• [Problem statement]:
Identify all lines in the data containing the string "overall". Copy them out.

___

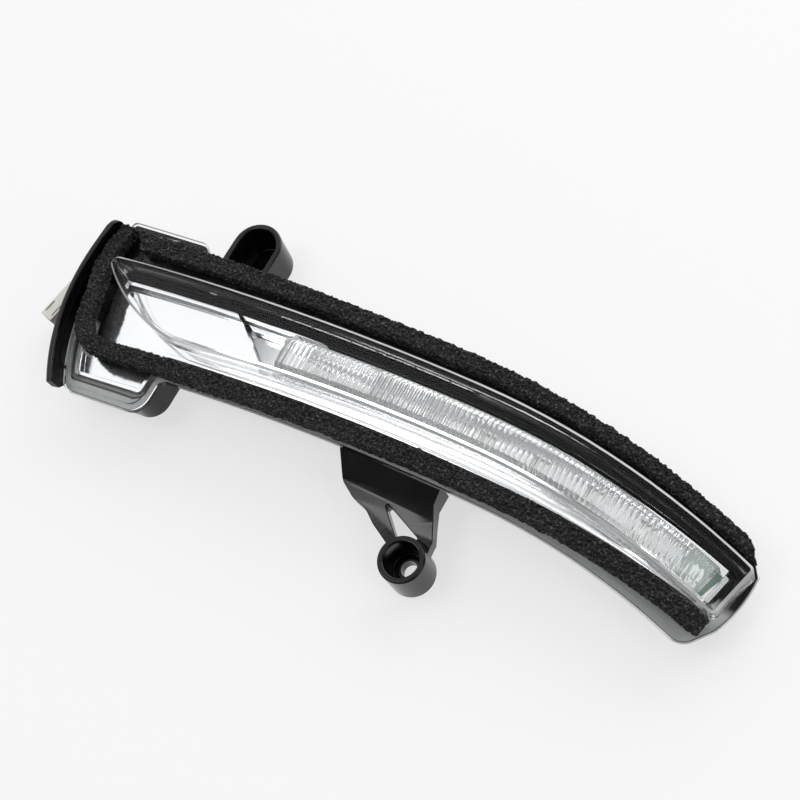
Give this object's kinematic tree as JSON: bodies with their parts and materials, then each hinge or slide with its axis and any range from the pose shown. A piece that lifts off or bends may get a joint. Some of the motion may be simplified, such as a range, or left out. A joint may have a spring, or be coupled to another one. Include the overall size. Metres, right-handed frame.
{
  "type": "mirror turn signal lamp",
  "caption": "Long crowned side turn signal lamp for an exterior mirror: clear raised lens over a ribbed light bar, foam seals, black housing with screw bracket and locating cup.",
  "frame": {"origin": "middle of the bounding box, on the plane of the back that the lamp lies on", "axes": "+X along the lamp from the wide inboard block to the slim outboard end, +Y across it towards the locating cup, +Z out of the clear lens"},
  "size_m": [0.2208, 0.0762, 0.0235],
  "materials": {
    "housing_black": "gloss black moulded plastic",
    "clear_lens": "polished clear plastic",
    "foam": "open-cell black foam strip",
    "metallised": "vacuum-metallised silver",
    "ribbed_clear": "ribbed clear plastic",
    "board_green": "green solder mask",
    "led_body": "white package with yellow window",
    "component_black": "black moulded package",
    "component_metal": "bright can",
    "connector_white": "natural white moulded plastic",
    "contact": "tinned contact",
    "screw_steel": "zinc plated",
    "vent_grey": "porous grey membrane"
  },
  "bodies": {
    "root": {"housing": "housing_black", "outer_lens": "clear_lens", "gasket_upper": "foam", "gasket_lower": "foam", "reflector": "metallised", "inner_lens": "ribbed_clear", "circuit_board": "board_green", "diode": "component_black", "capacitor": "component_metal", "connector_shell": "connector_white", "terminal_inner": "contact", "terminal_outer": "contact", "board_screw": "screw_steel", "vent_membrane": "vent_grey", "led_1": "led_body", "led_2": "led_body", "led_3": "led_body", "led_4": "led_body", "led_5": "led_body", "led_6": "led_body", "led_7": "led_body", "led_8": "led_body", "resistor_1": "component_black", "resistor_2": "component_black", "resistor_3": "component_black", "resistor_4": "component_black"}
  },
  "joints": []
}
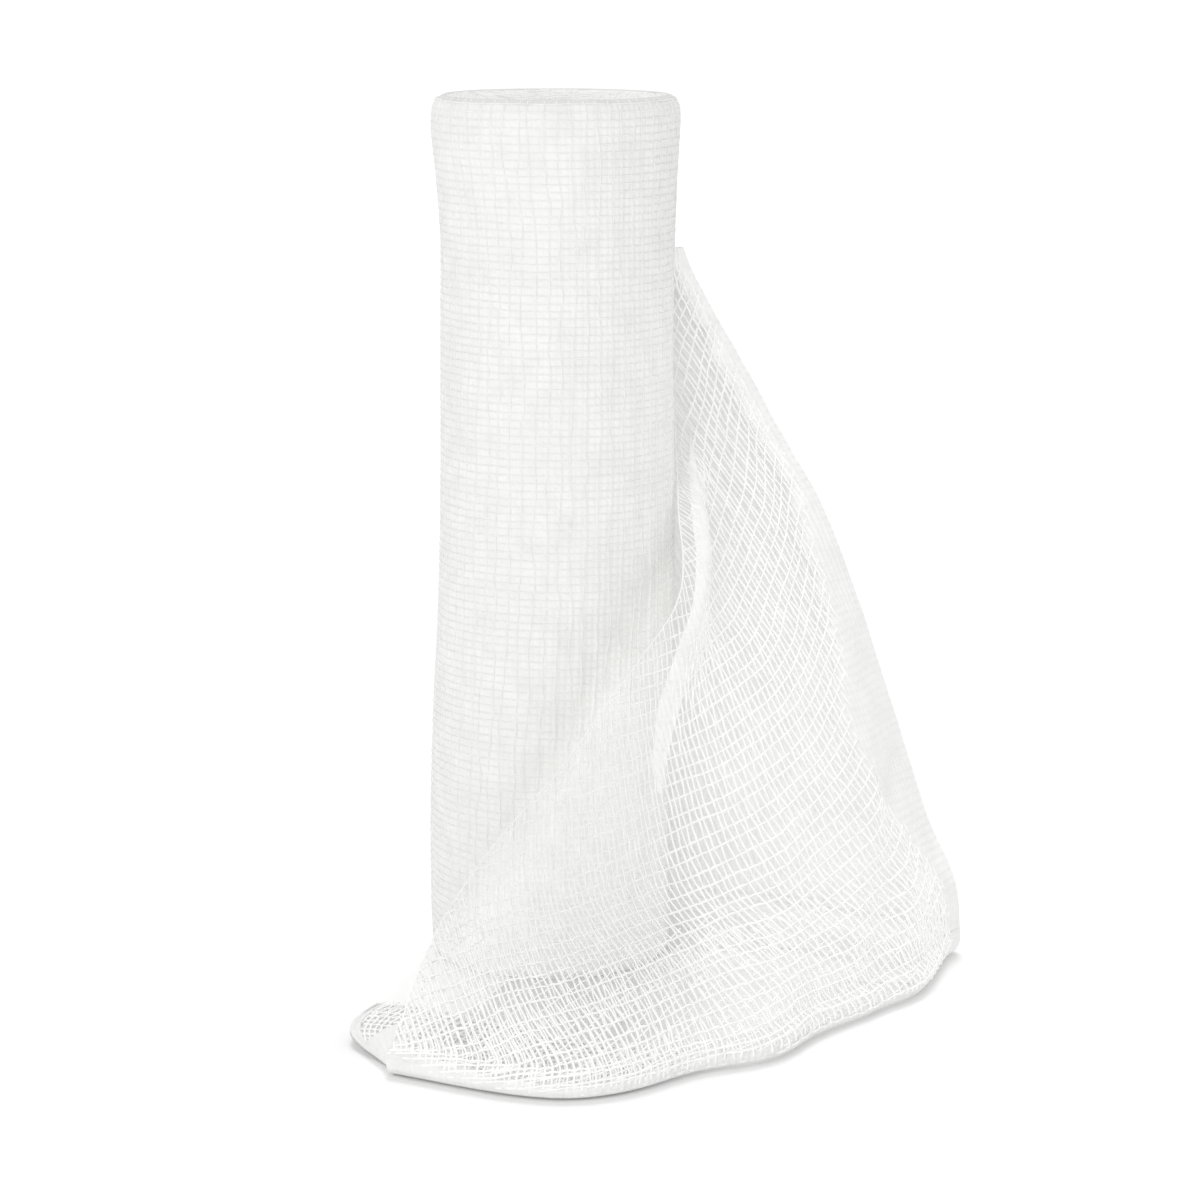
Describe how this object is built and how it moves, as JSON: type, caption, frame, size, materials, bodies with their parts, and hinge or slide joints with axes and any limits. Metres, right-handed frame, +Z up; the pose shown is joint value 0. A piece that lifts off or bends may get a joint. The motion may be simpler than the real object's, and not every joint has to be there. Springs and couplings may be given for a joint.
{
  "type": "gauze bandage roll",
  "caption": "Roll of open-weave cotton gauze bandage standing on its end, its loose end hanging down one side as a two-ply drape turned under on the floor.",
  "frame": {"origin": "middle of the wound roll's foot, on the surface that it stands on", "axes": "+Z up along the roll's length, -Y towards the front where the loose end crosses the roll, +X to the side where the loose end hangs"},
  "size_m": [0.1057, 0.1125, 0.1524],
  "materials": {
    "wound_gauze": "matt bleached cotton, close turns of open weave",
    "loose_gauze": "matt bleached cotton, open weave that the light comes through"
  },
  "bodies": {
    "root": {"wound_roll": "wound_gauze", "loose_end": "loose_gauze"}
  },
  "joints": []
}
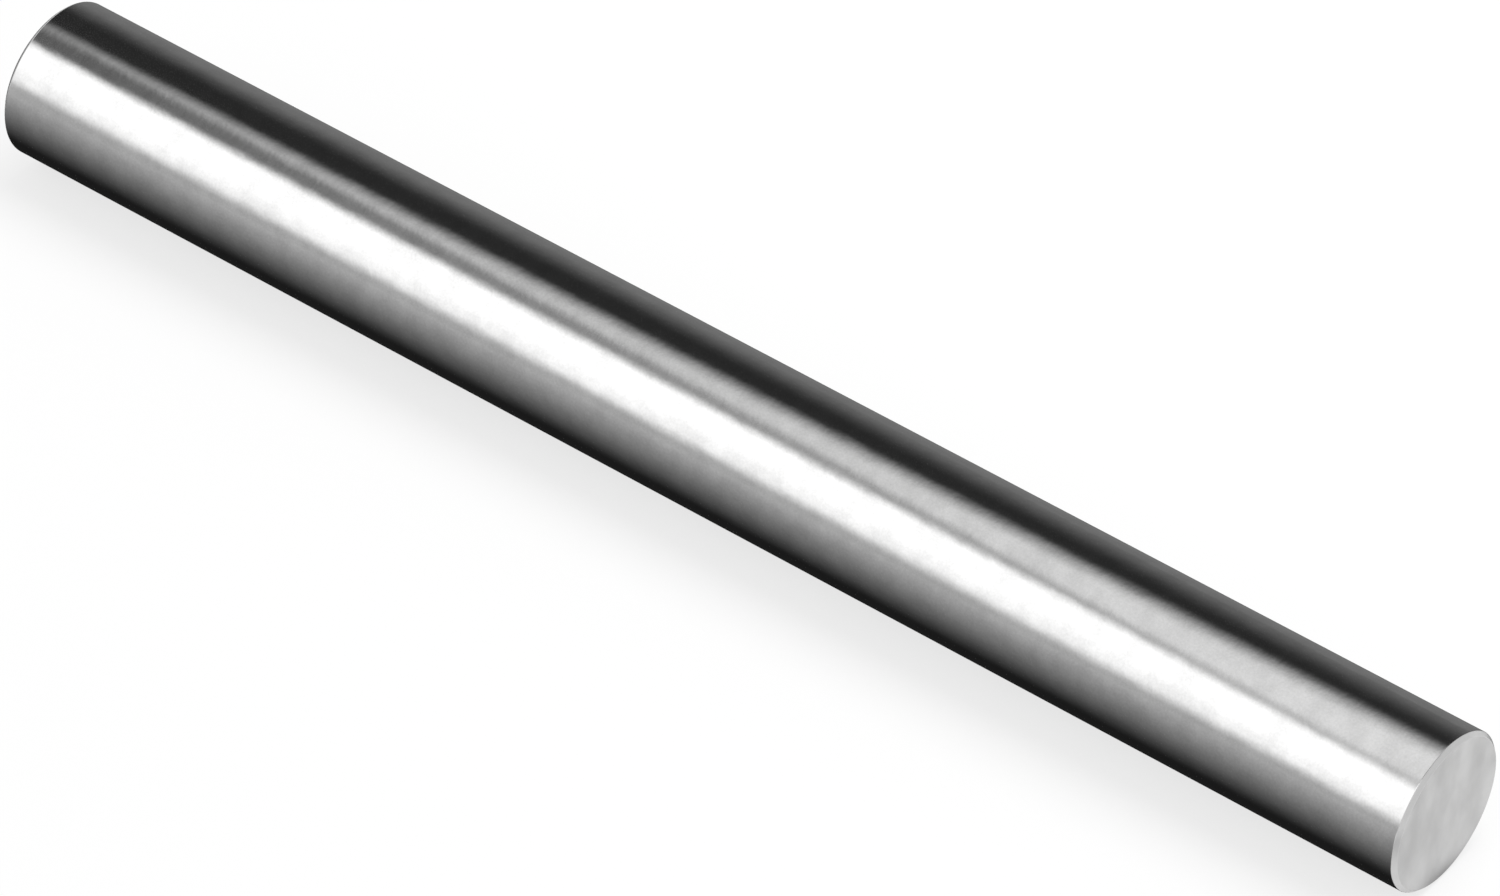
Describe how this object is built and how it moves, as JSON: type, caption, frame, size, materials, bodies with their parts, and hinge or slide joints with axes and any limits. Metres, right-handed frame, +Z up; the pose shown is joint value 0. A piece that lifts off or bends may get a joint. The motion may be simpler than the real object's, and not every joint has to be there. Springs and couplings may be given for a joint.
{
  "type": "stainless steel round bar",
  "caption": "Straight solid round bar of polished stainless steel, cut to a short length, with square ends and a small 45 degree chamfer on each end's edge.",
  "frame": {"origin": "on the floor line, under the middle of the bar", "axes": "+X along the bar's axis, +Z up"},
  "size_m": [0.305, 0.03, 0.03],
  "materials": {
    "stainless_steel": "ground and polished bright along its length, faced satin on its ends"
  },
  "bodies": {
    "root": {"round_bar": "stainless_steel"}
  },
  "joints": []
}
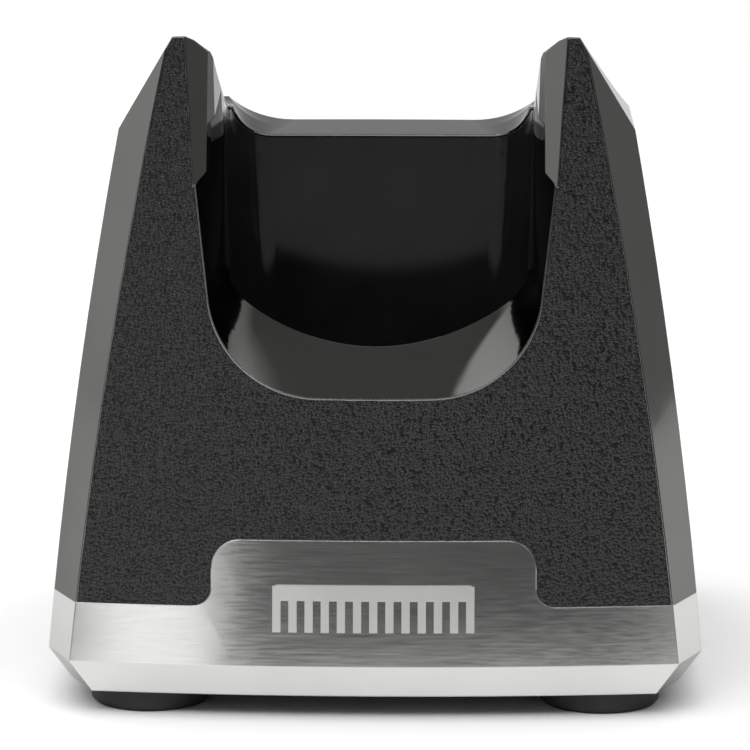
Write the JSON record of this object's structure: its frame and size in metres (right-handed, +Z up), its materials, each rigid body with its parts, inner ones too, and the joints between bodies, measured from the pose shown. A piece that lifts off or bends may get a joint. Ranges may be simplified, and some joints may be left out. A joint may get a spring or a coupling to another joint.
{
  "type": "charging stand for a hair clipper",
  "caption": "Desk-top charging stand for a cordless hair clipper: tapered dark body, U-shaped cradle between two horns, silver base, round feet and sprung contacts.",
  "frame": {"origin": "on the surface the stand rests on, at the centre of its overall box seen from above", "axes": "+X right, -Y towards the open front of the cradle, +Z up"},
  "size_m": [0.1018, 0.093, 0.1032],
  "materials": {
    "silver_metal": "satin, polished",
    "dark_chrome": "gloss, metallised dark chrome",
    "black_grain": "leather-like grain",
    "black_gloss": "gloss",
    "black_matte": "fine texture",
    "emblem_satin": "satin",
    "foot_rubber": "matte",
    "ballast_steel": "zinc plated",
    "screw_steel": "zinc plated",
    "contact_gold": "gold plated",
    "spring_steel": "bright",
    "board_green": "solder mask",
    "component_black": "moulded",
    "connector_white": "moulded",
    "capacitor_sleeve": "sleeve",
    "wire_cover": "smooth"
  },
  "bodies": {
    "stand": {"base_trim": "silver_metal", "body_shell": "dark_chrome", "front_panel": "black_grain", "cradle_liner": "black_gloss", "bottom_cover": "black_matte", "badge_emblem": "emblem_satin", "foot_front_left": "foot_rubber", "foot_front_right": "foot_rubber", "foot_rear_left": "foot_rubber", "foot_rear_right": "foot_rubber", "ballast_plate": "ballast_steel", "ballast_screws": "screw_steel", "board_screws": "screw_steel", "cover_screws": "screw_steel", "liner_screws": "screw_steel", "contact_block_screws": "screw_steel", "contact_block": "component_black", "contact_barrel_left": "contact_gold", "contact_barrel_right": "contact_gold", "contact_spring_left": "spring_steel", "contact_spring_right": "spring_steel", "circuit_board": "board_green", "power_jack_housing": "component_black", "power_jack_pin": "screw_steel", "board_connector": "connector_white", "voltage_regulator": "component_black", "filter_capacitor": "capacitor_sleeve", "contact_wires": "wire_cover"},
    "contact_pin_left": {"contact_pin_left": "contact_gold"},
    "contact_pin_right": {"contact_pin_right": "contact_gold"}
  },
  "joints": [
    {"name": "contact_pin_left_press", "type": "slide", "parent": "stand", "child": "contact_pin_left", "axis": [0, 0, -1], "range_m": [0, 0.0015], "stiffness_N_per_m": 250, "deforming": ["contact_spring_left"]},
    {"name": "contact_pin_right_press", "type": "slide", "parent": "stand", "child": "contact_pin_right", "axis": [0, 0, -1], "range_m": [0, 0.0015], "stiffness_N_per_m": 250, "deforming": ["contact_spring_right"]}
  ]
}
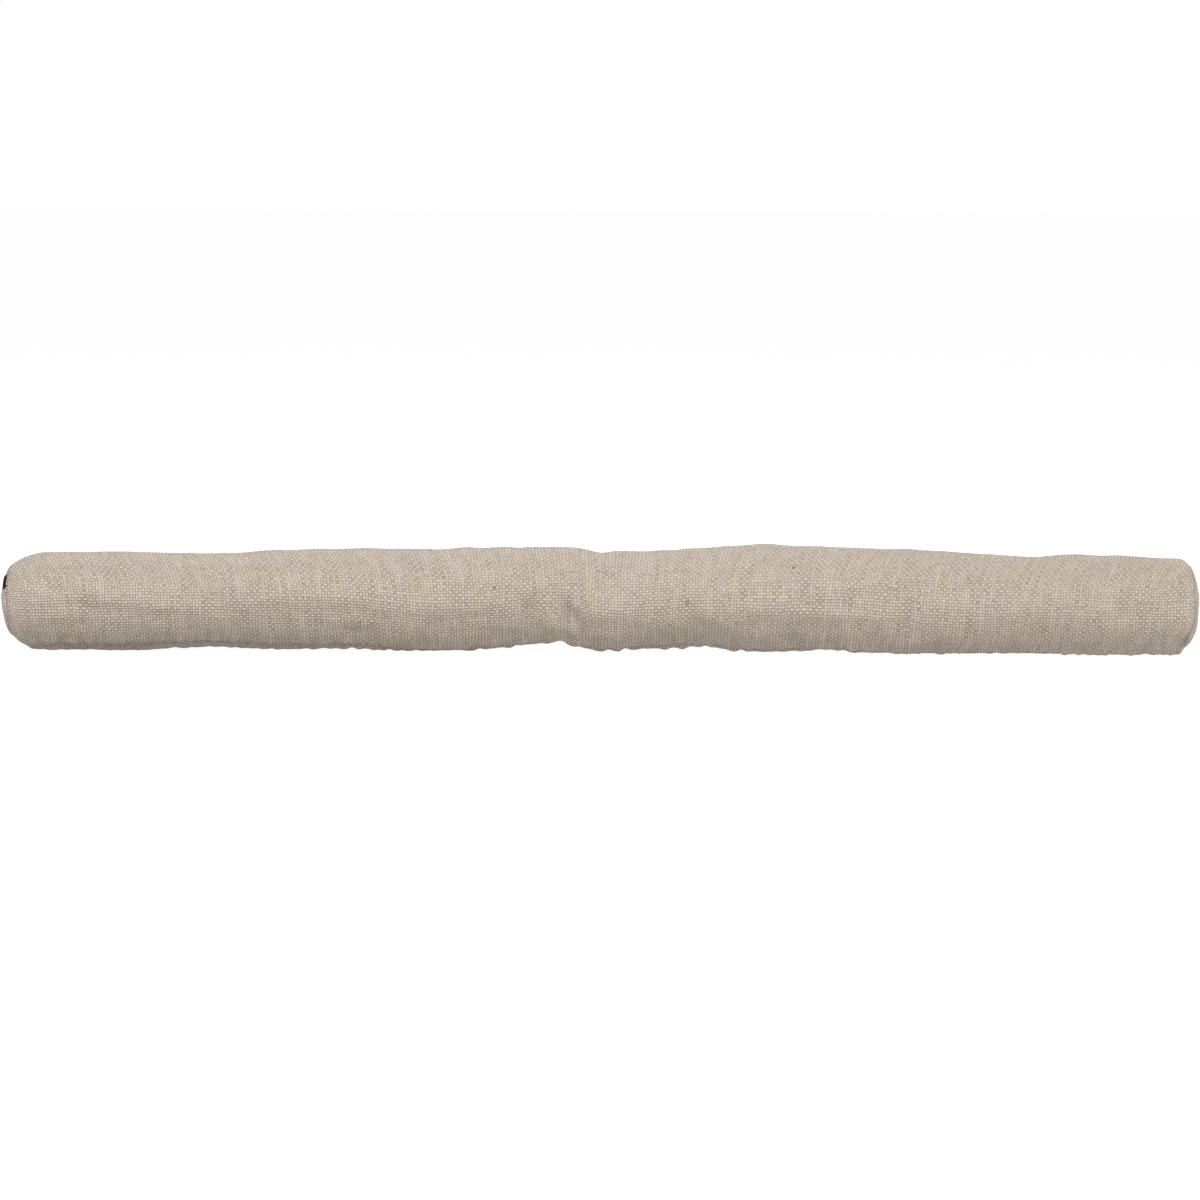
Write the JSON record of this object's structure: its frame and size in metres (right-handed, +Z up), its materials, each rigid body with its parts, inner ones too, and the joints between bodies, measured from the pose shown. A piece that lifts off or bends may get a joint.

___

• [Task response]:
Give this object's kinematic tree as JSON: bodies with their parts and materials, then each hinge or slide with its axis and any range from the pose shown. A piece that lifts off or bends may get a joint. Some of the motion may be simplified, such as a range, or left out. A joint may have a spring, or be coupled to another one. Include the overall size. Metres, right-handed frame.
  "frame": {"origin": "on the surface the stand rests on, at the centre of its overall box seen from above", "axes": "+X right, -Y towards the open front of the cradle, +Z up"},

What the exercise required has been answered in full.